O alvejamento é uma das principais ameaças aos recifes de coral mundiais e ocorre quando o coral perde suas algas simbióticas devido a fatores de desgaste como temperatura elevada da água. Isso remove a cor dos corais e sua principal fonte de nutrientes.
Quando os sensores da rede de monitoração mostrarem um recife sob ameaça, cientistas e funcionários do Parque Nacional de Kenting poderão tomar medidas imediatas ¿por exemplo, proibir atividades como o mergulho ou o uso de barcos a motor na área.
"O mundo todo está preocupado com a saúde dos recifes de coral", disse Shih Chin-fang, antigo diretor do Parque Nacional de Kenting, em entrevista. "Por isso um grupo de especialistas está trabalhando com muito afinco em todo o mundo para conectar esse sistema de monitoração à Internet".
Todas essas medidas são apenas paliativos, no entanto, e não enfrentam a ameaça de longo prazo que o aquecimento global representa para os recifes de coral.

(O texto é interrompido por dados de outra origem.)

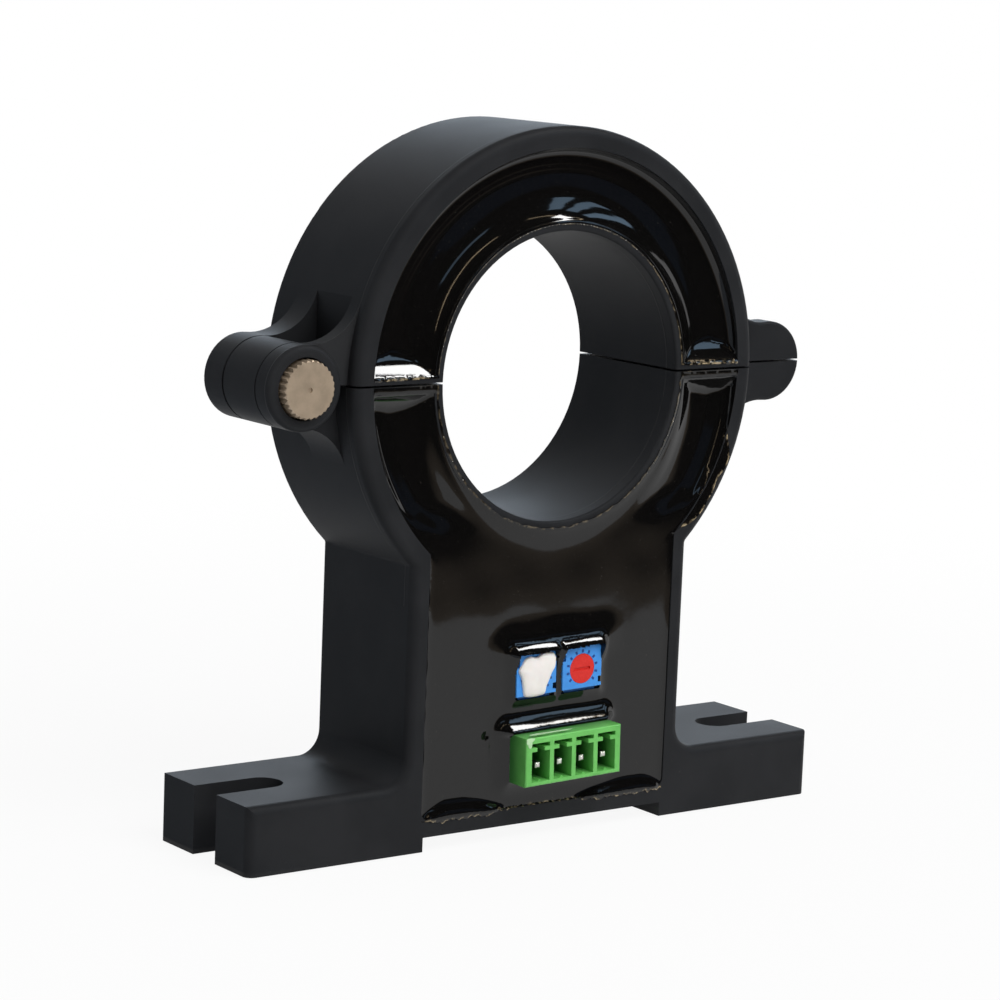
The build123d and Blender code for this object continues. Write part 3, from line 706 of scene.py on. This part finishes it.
coarse_step, fine_step, edge_step, jitter, least_gap = 0.42, 0.2, 0.22, 0.04, 0.15
holes = [corners_of(rectangle) for rectangle in (header, *trimmers)]
loops = [outline, *holes]
edge_points = np.concatenate(loops)
rows = []
for ring_r in np.arange(film_r + 0.3, trough_r, 0.32):
    rows.append(arc(ring_r, -180 + 0.6, -0.6, coarse_step))
coarse = lattice(coarse_step, sill_z, 46)
ring_share = np.hypot(coarse[:, 0], coarse[:, 1] - bore_z)
rows.append(coarse[ring_share > trough_r + 0.1])
fine = lattice(fine_step, sill_z - 1, 30)
close = np.minimum.reduce([outside(fine, rectangle) for rectangle in (header, *trimmers)])
near_sill = (fine[:, 1] - sill_z) < sill_puddle(fine[:, 0]) + 0.6
rows.append(fine[(close < 3.2) | near_sill])
for ring_r in np.arange(trough_r + 0.2, trough_r + 2.2, 0.3):
    rows.append(arc(ring_r, -48, -14, coarse_step))
filling = np.concatenate(rows)
filling = filling + np.random.default_rng(5).uniform(-jitter, jitter, filling.shape)
filling = filling[on_face(filling)]


def thinned(points, taken, gap):
    """Leaves out points that lie within a gap of an earlier point, by a grid of cells."""
    cells = {tuple(cell) for cell in np.floor(taken / gap).astype(int)}
    chosen = []
    for point in points:
        cell = tuple(np.floor(point / gap).astype(int))
        if cell not in cells:
            cells.add(cell)
            chosen.append(point)
    return np.array(chosen)


filling = thinned(filling, edge_points, least_gap)
print("points inside the outline:", len(filling))

# %% [markdown]
# The triangles are laid, those in the holes are dropped, and every point gets its height. A second
# layer behind, on the tray's floor or on the rim where a film lies over it, and a wall round each
# loop close the piece.

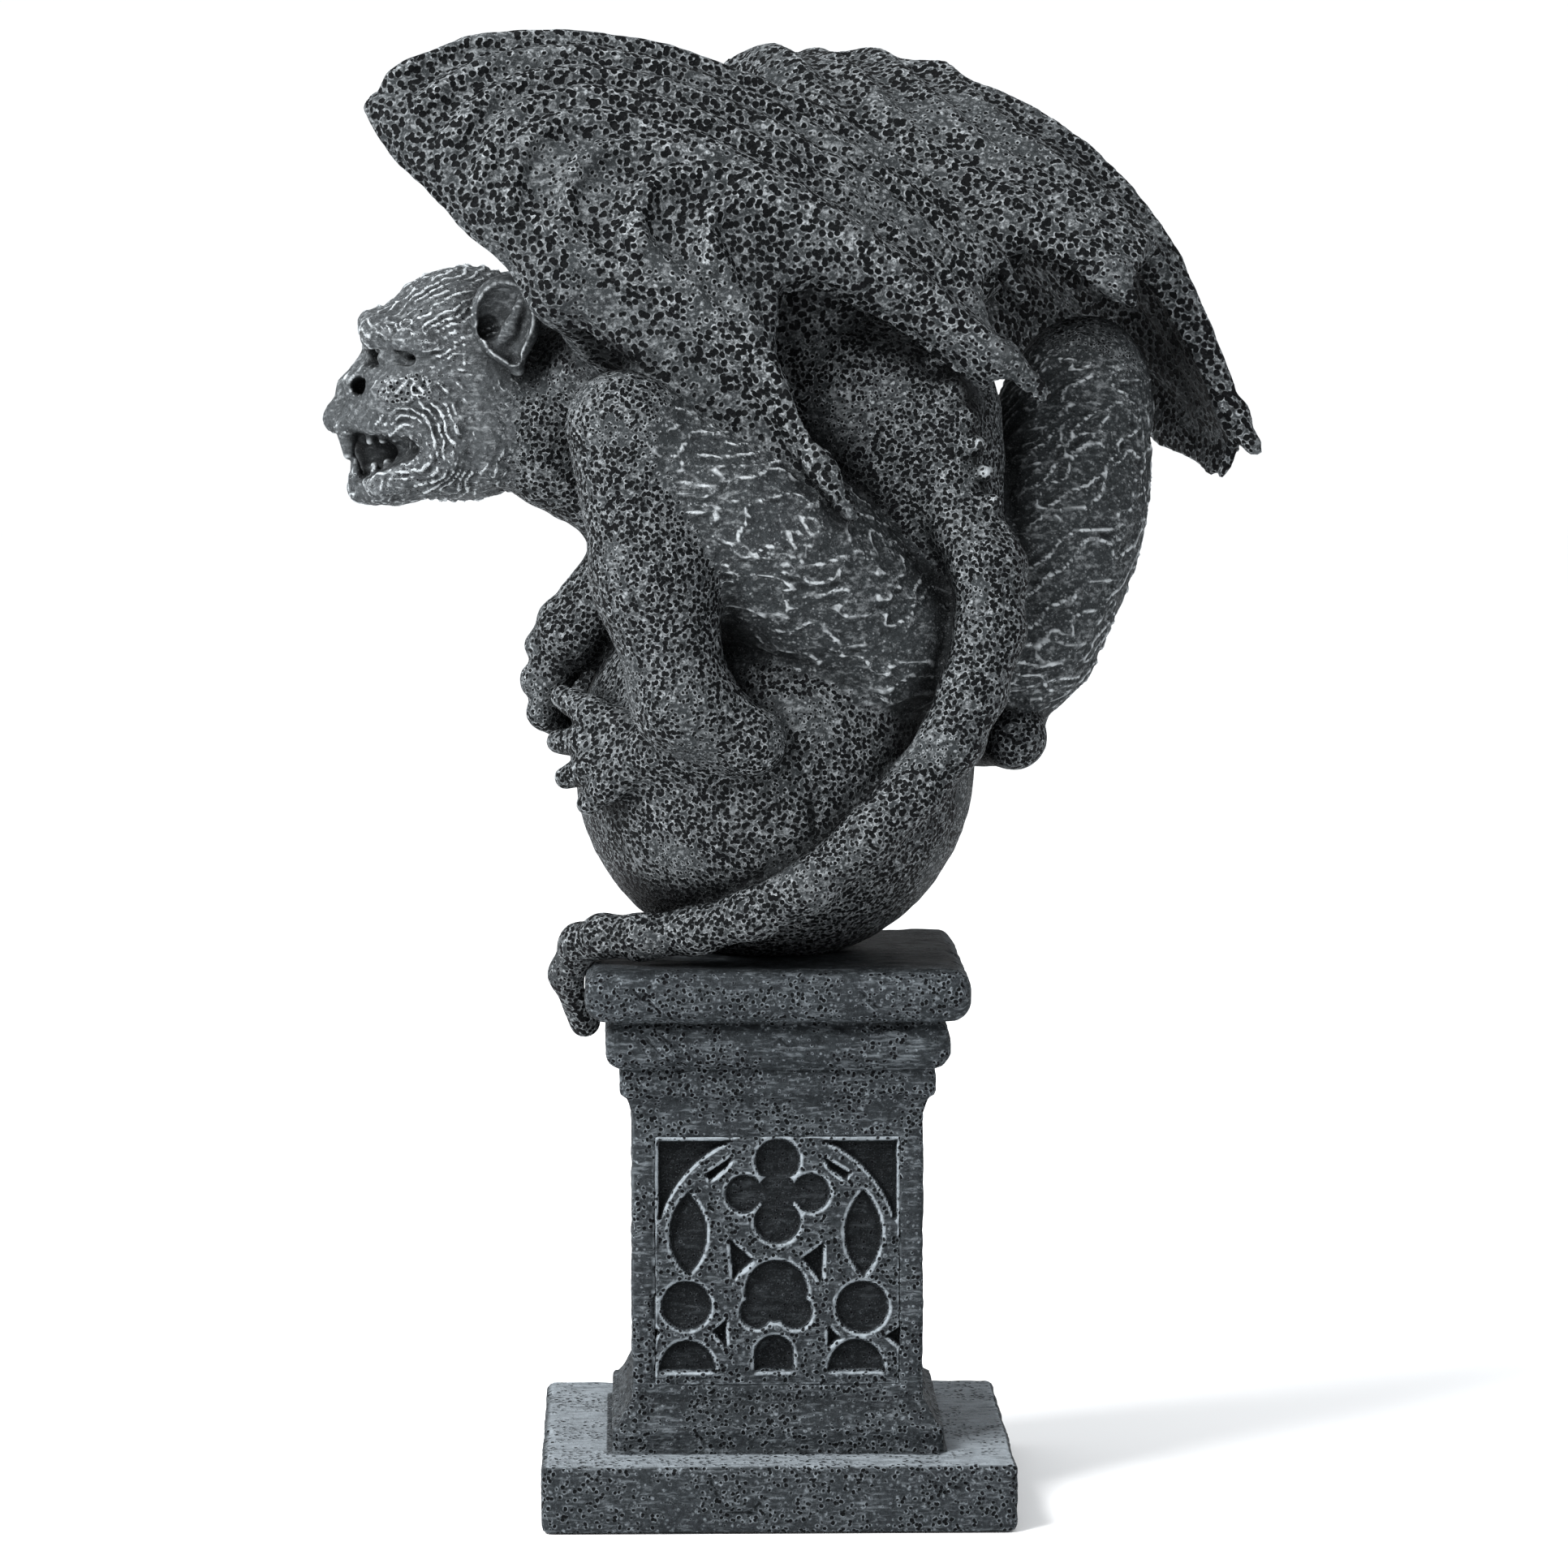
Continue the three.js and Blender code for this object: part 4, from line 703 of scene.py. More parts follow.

Edmunds se preocupa com a possibilidade de que os recifes de Kenting, embora pareçam tão resistentes, possam estar simplesmente ficando um pouco para trás de recifes que estão em deterioração em outras partes do mundo, e que seu declínio seja iminente.
Edmunds disse que "já vi efeitos semelhantes no Caribe. Um recife que estava se saindo bem por 20 anos enquanto aqueles que o cercavam se deterioravam, até que subitamente, em 2005, começou a morrer com velocidade alarmante".
Por enquanto, ele outros cientistas esperam que os recifes de Kenting sejam realmente excepcionais. E que em breve eles possam descobrir o motivo.